The Canon. All That Is Solid Melts into Air: The Experience of Modernity By Marshall Berman

October 29, 2009

Marshall Berman's book was first published in the UK in 1983 by Verso and it had an immediate impact. Perry Anderson wrote an 18-page review in New Left Review that was respectful - "surely ... a classic in its field" - yet critical. Berman wrote a ten-page response in the same publication.

I still have faded stencils of the articles and a battered copy of the book. From 1985, they became set readings on "Modern Times", the final-year core course of the bachelor in cultural studies at the University (then Polytechnic) of East London, where I have taught since 1983. Berman was also the main influence on the volume Modern Times that several of us in the department produced in 1996, as well as some key Open University texts.

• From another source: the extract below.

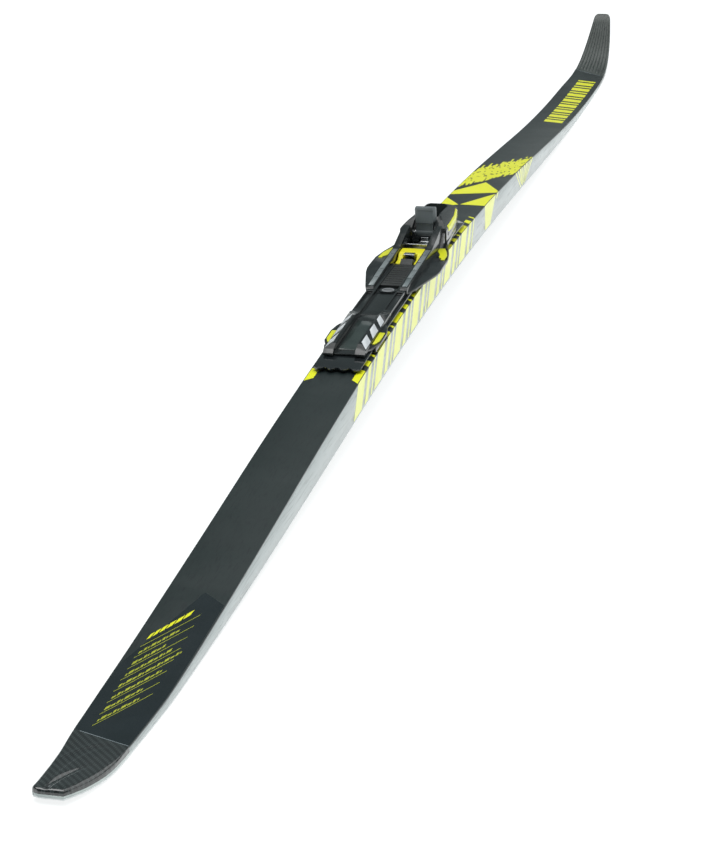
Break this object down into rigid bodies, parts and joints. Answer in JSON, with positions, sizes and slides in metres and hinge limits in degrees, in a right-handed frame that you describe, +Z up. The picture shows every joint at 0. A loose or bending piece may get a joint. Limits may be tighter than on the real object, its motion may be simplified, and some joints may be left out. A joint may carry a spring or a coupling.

Why? The early 1980s were a moment of transition in Marxism. There was an increasing engagement with postmodernism and detachment from the structuralist theories that had dominated Left thinking in the 1970s. Class-based paradigms had been ruptured by feminists and race theorists. In France, the focus had shifted to signs and discourse, and in the UK, Stuart Hall and the Centre for Contemporary Cultural Studies argued for the more mobile theories of Gramsci, the significance of popular culture and the fragmentation of modern identities. The concepts of postmodernism and postmodernity, applied in the first instance to the arts in the US but later widened to include post-structuralism in Europe, meant that intellectual attention turned also to modernity and modernism - to what preceded postmodernity.

Berman's superbly written book made a crucial contribution to this trend. Drawing on the work of 19th-century modernist thinkers, he expanded and enriched the notions of modernity and modernism (albeit not to the liking of Anderson) by pulling them away from specific historical conjunctures and elite cultural forms (Anderson's focus) and reshaping them to refer not only to art and thought but to life itself: to the emergence of a modern sensibility; to the creativity of ordinary people negotiating the perils and possibilities of everyday life in the metropolis. His concern was with the personal and spatial consequences of modernisation. "To be modern ... is to experience ... life as a maelstrom, to find one's world in perpetual disintegration and renewal, trouble and anguish, ambiguity and contradiction ... To be modernist is ... to become the subjects as well as the objects of modernisation."

Although Berman's new world was inclusive in spirit, women occupied a marginal place in his narrative. But at the moment of publication this was more of an incitement than a drawback. His expansive framework was easily appropriated to illuminate the transformations in women's lives and consciousness. His optimistic yet dialectical vision of modernity - his "modernism of the streets" - influenced my own work on the cultures of consumption and more recently on cosmopolitanism.

The imaginative range, intellectual force and infectious generosity of this book are what place it incontestably in the gallery of canonical texts. Berman has just published a new book, On the Town. How will it compare?